◆ **PROBLEM TO SOLVE**:
In the listing below, find the line holding "Write the Blender Python" and the line holding "SWELL_DEPTH, SWELL_X, SWELL_REACH". Write out those two lines and all lines between, exactly, and nothing more.

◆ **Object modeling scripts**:
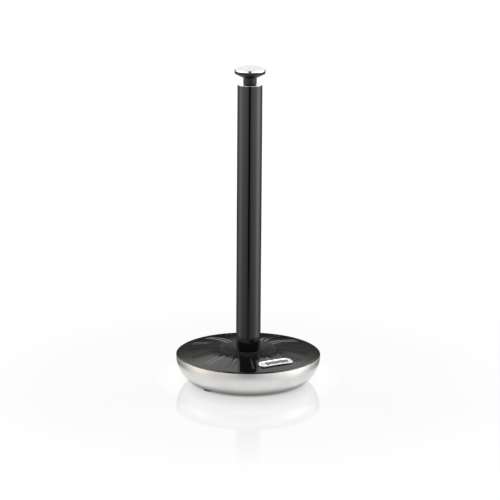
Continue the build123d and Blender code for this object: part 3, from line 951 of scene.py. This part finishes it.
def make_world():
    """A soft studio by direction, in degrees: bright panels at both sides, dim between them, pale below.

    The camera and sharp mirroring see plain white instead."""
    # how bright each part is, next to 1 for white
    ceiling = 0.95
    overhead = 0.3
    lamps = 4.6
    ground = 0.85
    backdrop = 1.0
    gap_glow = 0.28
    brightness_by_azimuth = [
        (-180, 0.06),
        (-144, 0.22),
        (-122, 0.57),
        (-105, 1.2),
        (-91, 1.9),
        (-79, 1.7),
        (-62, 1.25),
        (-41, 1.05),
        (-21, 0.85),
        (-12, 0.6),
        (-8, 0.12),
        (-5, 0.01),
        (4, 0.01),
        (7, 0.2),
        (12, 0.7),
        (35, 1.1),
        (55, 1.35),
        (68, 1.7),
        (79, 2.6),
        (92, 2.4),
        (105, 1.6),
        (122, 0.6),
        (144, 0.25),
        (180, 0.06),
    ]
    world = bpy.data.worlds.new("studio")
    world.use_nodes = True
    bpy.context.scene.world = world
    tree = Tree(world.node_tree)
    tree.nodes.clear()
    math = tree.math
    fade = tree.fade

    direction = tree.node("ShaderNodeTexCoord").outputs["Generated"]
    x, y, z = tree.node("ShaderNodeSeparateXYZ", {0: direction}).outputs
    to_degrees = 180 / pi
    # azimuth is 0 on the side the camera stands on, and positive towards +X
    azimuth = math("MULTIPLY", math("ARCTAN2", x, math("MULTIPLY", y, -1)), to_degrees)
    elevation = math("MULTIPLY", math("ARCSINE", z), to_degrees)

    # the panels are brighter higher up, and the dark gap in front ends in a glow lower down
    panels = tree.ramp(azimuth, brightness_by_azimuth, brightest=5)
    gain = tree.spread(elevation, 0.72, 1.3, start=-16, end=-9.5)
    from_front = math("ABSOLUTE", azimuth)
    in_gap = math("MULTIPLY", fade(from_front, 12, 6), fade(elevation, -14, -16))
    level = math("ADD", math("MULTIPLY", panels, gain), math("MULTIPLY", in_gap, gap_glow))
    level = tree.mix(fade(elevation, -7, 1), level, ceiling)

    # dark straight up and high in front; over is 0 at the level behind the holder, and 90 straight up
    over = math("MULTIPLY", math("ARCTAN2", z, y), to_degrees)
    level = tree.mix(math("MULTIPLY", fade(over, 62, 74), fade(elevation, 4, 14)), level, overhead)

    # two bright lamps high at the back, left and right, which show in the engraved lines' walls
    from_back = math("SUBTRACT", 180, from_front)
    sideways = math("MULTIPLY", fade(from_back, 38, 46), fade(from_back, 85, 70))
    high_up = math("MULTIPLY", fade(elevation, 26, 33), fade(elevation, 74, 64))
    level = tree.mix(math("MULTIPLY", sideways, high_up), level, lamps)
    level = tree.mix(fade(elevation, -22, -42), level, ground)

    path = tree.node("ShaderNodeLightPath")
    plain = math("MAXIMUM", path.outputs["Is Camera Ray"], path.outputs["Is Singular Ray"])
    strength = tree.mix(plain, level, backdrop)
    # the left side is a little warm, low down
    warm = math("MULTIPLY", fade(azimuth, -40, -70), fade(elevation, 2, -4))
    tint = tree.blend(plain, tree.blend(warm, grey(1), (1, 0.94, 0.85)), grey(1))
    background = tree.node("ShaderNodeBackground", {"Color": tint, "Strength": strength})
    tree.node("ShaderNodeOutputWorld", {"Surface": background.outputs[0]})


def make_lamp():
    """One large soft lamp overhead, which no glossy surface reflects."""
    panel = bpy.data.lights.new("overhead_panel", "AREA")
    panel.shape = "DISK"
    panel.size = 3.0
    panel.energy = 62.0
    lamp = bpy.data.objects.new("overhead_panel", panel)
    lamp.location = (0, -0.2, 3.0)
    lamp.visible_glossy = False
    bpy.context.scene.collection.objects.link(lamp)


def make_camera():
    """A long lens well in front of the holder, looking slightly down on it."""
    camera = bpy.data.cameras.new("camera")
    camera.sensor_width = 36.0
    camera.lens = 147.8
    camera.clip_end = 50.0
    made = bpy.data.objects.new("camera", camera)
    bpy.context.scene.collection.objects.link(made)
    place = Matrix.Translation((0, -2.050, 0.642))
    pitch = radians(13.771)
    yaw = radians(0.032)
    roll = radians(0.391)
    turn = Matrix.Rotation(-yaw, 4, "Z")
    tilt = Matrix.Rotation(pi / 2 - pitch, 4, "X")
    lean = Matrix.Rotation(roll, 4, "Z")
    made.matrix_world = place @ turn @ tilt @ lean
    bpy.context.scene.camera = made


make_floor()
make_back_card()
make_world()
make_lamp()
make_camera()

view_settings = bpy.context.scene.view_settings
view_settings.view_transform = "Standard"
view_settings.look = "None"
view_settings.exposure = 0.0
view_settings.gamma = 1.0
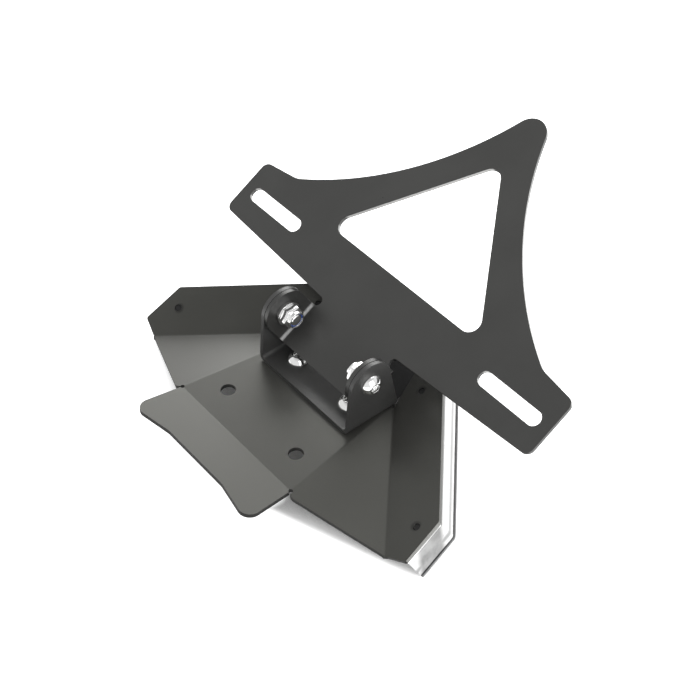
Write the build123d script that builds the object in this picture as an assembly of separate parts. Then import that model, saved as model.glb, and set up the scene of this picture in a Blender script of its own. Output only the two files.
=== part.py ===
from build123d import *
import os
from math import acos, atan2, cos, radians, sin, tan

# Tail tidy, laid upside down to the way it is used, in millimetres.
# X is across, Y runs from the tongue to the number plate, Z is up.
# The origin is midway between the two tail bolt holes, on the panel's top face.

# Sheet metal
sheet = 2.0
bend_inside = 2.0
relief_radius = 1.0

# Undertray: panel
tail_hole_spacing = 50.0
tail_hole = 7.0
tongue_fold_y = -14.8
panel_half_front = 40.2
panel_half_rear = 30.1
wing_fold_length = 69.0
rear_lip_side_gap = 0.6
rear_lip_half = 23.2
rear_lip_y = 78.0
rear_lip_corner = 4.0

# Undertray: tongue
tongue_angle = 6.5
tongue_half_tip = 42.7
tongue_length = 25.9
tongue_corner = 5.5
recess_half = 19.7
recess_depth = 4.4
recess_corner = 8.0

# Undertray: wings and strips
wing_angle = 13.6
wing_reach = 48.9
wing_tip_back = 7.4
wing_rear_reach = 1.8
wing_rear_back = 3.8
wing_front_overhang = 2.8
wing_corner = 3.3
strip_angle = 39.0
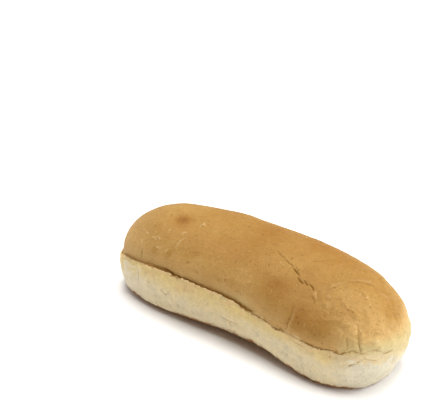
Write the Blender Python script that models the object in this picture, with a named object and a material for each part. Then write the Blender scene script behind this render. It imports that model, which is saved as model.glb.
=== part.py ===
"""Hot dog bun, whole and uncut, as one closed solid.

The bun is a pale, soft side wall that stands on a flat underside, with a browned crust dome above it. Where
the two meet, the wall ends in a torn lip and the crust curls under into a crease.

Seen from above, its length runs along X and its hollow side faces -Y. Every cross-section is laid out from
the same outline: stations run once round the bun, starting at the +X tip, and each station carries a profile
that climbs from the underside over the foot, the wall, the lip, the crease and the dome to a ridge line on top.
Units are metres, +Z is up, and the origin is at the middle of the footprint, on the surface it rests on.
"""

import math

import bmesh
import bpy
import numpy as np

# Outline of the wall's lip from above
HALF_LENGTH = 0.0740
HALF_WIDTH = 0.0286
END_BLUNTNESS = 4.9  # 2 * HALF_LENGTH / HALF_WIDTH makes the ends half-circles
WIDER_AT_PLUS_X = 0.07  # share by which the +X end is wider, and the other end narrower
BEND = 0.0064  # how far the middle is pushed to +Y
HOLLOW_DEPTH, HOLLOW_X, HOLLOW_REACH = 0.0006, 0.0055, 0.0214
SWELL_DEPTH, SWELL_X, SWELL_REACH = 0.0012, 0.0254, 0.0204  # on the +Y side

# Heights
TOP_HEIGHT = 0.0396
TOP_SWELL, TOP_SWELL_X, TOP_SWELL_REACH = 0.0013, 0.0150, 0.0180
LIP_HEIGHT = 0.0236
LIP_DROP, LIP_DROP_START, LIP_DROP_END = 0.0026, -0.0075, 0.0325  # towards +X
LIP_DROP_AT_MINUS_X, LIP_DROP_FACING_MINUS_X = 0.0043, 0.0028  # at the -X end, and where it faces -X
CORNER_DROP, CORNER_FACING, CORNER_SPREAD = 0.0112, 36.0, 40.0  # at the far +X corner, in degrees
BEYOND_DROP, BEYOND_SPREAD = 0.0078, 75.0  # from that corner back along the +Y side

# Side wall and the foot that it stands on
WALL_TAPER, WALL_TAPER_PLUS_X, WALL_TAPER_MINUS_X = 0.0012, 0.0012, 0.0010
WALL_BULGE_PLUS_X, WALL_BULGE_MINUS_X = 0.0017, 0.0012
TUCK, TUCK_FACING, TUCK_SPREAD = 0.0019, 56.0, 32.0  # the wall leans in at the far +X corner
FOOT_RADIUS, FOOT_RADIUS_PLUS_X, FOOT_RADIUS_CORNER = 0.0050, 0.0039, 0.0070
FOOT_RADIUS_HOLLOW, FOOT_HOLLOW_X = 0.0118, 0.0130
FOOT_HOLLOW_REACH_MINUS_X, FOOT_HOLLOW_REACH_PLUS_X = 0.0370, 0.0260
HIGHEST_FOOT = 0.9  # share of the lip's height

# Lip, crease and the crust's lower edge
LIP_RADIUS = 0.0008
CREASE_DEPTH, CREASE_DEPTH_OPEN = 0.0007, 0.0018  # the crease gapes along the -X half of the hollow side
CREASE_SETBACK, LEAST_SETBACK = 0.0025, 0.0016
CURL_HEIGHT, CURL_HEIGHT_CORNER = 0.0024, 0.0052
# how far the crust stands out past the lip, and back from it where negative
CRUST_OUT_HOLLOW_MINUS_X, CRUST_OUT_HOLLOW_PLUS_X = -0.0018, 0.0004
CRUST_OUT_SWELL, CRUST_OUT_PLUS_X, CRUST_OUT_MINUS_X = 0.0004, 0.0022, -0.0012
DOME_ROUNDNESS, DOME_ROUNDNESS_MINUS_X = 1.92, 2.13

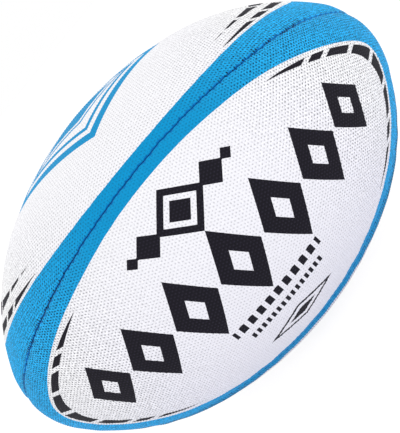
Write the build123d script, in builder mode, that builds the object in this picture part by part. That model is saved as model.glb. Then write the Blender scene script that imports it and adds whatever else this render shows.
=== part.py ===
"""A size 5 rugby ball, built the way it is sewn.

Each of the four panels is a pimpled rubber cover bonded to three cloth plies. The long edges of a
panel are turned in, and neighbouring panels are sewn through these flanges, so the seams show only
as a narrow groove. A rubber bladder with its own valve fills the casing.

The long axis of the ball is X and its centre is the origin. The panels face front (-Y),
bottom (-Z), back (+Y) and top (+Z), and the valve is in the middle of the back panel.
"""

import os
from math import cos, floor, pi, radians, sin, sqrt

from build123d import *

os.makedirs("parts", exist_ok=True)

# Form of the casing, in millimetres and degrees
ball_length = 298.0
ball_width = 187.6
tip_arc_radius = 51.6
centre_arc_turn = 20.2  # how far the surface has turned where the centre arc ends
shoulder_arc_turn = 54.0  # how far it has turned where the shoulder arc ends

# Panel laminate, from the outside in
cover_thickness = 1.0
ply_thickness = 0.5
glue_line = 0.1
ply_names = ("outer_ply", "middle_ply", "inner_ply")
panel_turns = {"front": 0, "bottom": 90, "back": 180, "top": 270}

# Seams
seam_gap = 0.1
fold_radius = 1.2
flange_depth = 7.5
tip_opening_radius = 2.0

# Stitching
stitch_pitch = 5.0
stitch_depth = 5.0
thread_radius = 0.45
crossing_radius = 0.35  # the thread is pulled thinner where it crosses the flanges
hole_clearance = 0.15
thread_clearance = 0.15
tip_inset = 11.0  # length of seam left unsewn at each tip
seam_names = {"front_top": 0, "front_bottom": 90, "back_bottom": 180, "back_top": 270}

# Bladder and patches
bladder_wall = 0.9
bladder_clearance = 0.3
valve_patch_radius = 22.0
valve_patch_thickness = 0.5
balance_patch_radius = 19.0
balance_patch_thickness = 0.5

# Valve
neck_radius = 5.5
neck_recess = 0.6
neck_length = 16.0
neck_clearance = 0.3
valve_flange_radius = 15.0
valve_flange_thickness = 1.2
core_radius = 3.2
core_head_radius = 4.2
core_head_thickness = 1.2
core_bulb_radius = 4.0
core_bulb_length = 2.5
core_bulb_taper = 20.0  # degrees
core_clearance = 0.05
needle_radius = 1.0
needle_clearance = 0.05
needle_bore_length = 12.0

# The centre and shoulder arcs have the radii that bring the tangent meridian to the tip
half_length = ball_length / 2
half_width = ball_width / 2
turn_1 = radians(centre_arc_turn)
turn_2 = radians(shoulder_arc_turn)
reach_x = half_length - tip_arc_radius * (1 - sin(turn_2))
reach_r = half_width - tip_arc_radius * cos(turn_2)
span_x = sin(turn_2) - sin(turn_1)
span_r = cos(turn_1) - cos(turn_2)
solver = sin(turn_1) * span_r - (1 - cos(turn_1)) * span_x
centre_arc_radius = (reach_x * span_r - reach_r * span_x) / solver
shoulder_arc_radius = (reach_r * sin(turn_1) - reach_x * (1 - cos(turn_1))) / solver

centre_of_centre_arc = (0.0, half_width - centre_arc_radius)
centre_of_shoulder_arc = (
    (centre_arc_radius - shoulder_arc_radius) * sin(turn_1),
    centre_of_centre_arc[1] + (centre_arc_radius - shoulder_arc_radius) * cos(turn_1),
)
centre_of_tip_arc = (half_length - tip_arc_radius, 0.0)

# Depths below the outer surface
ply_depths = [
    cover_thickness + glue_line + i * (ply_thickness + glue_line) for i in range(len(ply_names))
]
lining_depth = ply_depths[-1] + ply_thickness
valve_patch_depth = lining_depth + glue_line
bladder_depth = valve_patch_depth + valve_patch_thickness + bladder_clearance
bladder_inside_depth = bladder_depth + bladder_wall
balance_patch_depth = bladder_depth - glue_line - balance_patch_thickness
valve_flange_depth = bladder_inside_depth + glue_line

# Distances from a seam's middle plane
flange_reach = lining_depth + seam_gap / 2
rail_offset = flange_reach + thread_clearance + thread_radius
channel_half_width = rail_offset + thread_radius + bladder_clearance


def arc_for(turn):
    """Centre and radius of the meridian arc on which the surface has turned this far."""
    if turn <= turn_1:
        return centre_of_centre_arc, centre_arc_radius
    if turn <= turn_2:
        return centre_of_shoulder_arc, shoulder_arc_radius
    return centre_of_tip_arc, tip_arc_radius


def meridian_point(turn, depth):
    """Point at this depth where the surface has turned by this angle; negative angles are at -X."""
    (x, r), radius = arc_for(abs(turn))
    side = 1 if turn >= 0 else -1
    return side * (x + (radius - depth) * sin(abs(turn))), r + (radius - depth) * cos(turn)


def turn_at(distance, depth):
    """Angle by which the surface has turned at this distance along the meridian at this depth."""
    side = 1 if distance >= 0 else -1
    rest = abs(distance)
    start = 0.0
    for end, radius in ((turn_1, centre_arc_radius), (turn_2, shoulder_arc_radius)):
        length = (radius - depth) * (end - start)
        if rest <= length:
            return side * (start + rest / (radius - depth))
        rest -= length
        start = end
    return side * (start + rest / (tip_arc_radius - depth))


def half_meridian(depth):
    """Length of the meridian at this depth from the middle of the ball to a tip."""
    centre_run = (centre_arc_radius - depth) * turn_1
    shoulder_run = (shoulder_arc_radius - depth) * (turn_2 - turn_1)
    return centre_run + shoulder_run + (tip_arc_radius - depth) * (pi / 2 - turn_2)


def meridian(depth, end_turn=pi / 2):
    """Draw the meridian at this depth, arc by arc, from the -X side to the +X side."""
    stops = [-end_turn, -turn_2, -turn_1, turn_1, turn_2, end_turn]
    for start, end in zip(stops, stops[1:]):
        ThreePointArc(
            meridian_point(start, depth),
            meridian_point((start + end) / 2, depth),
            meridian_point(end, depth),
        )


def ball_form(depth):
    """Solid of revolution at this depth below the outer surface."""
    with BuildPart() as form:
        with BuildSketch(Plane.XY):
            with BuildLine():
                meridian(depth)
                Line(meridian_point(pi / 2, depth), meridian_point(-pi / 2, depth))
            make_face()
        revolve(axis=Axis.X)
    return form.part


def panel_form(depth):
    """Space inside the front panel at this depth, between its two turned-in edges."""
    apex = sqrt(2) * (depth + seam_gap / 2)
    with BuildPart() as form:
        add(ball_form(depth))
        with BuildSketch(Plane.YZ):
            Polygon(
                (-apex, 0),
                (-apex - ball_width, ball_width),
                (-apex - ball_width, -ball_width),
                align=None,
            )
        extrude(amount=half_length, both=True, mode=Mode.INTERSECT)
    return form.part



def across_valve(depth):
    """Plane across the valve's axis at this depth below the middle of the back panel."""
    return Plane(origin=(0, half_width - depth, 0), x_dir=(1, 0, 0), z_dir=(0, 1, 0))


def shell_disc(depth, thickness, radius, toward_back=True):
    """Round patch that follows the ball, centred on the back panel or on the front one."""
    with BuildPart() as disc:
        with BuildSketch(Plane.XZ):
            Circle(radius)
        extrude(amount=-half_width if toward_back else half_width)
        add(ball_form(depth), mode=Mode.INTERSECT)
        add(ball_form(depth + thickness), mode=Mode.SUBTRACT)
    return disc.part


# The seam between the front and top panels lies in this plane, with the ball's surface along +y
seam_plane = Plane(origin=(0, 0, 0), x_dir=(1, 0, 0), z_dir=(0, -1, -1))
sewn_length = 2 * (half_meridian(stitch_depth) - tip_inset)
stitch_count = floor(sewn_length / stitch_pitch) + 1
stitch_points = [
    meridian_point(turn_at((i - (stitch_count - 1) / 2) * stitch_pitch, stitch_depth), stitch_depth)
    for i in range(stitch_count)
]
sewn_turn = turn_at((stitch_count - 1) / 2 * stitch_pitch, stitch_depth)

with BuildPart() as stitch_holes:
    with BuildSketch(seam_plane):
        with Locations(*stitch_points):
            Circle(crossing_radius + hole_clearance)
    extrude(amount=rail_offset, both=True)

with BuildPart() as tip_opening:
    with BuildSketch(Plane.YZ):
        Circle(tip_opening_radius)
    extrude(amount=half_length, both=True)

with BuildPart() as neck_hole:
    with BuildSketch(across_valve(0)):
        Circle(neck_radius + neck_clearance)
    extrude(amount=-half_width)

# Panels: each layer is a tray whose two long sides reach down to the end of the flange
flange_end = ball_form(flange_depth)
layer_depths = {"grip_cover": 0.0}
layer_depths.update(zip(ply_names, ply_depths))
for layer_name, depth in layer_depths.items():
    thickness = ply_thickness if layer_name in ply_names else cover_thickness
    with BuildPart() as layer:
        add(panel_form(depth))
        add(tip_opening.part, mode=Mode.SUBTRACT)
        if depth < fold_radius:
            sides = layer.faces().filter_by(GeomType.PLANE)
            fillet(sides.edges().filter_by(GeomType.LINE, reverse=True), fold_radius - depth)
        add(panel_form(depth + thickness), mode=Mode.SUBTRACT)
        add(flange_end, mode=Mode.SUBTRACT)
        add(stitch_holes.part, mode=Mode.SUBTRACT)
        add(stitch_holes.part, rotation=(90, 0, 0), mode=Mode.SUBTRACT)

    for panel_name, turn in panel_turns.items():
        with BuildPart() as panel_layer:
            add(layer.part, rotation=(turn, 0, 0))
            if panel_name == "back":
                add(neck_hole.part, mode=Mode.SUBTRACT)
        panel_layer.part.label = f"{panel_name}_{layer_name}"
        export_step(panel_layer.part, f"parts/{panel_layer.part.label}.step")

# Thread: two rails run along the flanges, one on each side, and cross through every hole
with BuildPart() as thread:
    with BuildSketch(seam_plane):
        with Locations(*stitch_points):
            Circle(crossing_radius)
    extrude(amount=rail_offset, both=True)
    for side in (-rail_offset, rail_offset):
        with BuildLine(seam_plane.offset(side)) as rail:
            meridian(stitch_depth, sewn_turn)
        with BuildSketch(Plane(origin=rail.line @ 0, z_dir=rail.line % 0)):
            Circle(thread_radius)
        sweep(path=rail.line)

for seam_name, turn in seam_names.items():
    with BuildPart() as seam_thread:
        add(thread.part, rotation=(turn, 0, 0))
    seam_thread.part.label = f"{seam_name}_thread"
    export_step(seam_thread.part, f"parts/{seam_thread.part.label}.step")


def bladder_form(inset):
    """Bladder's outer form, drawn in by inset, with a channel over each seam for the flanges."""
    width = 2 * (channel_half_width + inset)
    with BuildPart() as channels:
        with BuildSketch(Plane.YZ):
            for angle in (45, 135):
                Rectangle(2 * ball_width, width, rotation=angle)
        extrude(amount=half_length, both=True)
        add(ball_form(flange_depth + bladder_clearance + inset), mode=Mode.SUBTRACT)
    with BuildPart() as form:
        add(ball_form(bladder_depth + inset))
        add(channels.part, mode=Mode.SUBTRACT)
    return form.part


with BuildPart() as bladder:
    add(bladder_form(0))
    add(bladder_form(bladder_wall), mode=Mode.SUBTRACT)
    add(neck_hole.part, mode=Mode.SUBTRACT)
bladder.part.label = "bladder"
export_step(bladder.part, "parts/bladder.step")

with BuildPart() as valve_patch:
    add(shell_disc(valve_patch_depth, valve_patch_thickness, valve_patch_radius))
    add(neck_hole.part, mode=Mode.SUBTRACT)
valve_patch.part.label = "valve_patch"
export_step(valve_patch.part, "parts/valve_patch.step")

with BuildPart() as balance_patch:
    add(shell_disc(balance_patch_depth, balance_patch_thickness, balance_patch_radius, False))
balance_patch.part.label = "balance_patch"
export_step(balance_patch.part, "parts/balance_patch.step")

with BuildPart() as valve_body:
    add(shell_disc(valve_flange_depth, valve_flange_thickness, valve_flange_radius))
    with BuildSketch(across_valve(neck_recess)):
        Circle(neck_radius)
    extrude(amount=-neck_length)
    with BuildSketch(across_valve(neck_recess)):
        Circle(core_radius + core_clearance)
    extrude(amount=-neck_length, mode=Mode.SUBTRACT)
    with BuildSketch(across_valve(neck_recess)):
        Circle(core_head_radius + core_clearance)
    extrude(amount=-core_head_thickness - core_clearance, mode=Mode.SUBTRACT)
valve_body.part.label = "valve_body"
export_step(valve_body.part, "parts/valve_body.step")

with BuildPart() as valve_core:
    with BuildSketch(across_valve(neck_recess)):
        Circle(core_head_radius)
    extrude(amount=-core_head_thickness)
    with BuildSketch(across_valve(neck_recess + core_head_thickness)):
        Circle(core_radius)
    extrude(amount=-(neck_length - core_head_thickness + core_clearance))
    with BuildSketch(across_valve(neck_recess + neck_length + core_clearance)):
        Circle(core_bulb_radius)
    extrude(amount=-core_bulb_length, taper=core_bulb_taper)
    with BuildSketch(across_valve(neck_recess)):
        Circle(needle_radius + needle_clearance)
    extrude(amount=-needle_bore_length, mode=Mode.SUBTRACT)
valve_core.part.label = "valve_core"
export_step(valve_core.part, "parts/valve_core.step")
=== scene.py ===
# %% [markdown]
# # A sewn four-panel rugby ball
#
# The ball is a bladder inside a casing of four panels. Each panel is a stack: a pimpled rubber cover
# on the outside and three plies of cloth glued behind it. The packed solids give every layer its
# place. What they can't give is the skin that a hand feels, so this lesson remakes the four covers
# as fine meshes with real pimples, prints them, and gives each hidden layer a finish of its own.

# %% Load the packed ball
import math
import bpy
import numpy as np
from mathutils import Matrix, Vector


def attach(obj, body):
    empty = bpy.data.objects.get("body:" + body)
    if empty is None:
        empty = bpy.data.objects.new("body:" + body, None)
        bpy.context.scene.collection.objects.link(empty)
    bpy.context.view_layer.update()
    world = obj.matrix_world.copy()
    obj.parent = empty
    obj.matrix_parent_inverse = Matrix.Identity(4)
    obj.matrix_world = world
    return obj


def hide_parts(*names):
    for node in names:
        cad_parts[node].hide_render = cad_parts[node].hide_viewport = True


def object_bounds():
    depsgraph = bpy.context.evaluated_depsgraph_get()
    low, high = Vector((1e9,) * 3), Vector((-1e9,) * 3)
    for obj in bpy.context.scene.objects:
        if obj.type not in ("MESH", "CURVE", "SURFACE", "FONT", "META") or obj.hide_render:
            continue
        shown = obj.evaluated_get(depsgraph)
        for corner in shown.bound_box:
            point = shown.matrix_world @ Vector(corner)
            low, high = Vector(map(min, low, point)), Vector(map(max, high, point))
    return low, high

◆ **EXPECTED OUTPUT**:
Write the Blender Python script that models the object in this picture, with a named object and a material for each part. Then write the Blender scene script behind this render. It imports that model, which is saved as model.glb.
=== part.py ===
"""Hot dog bun, whole and uncut, as one closed solid.

The bun is a pale, soft side wall that stands on a flat underside, with a browned crust dome above it. Where
the two meet, the wall ends in a torn lip and the crust curls under into a crease.

Seen from above, its length runs along X and its hollow side faces -Y. Every cross-section is laid out from
the same outline: stations run once round the bun, starting at the +X tip, and each station carries a profile
that climbs from the underside over the foot, the wall, the lip, the crease and the dome to a ridge line on top.
Units are metres, +Z is up, and the origin is at the middle of the footprint, on the surface it rests on.
"""

import math

import bmesh
import bpy
import numpy as np

# Outline of the wall's lip from above
HALF_LENGTH = 0.0740
HALF_WIDTH = 0.0286
END_BLUNTNESS = 4.9  # 2 * HALF_LENGTH / HALF_WIDTH makes the ends half-circles
WIDER_AT_PLUS_X = 0.07  # share by which the +X end is wider, and the other end narrower
BEND = 0.0064  # how far the middle is pushed to +Y
HOLLOW_DEPTH, HOLLOW_X, HOLLOW_REACH = 0.0006, 0.0055, 0.0214
SWELL_DEPTH, SWELL_X, SWELL_REACH = 0.0012, 0.0254, 0.0204  # on the +Y side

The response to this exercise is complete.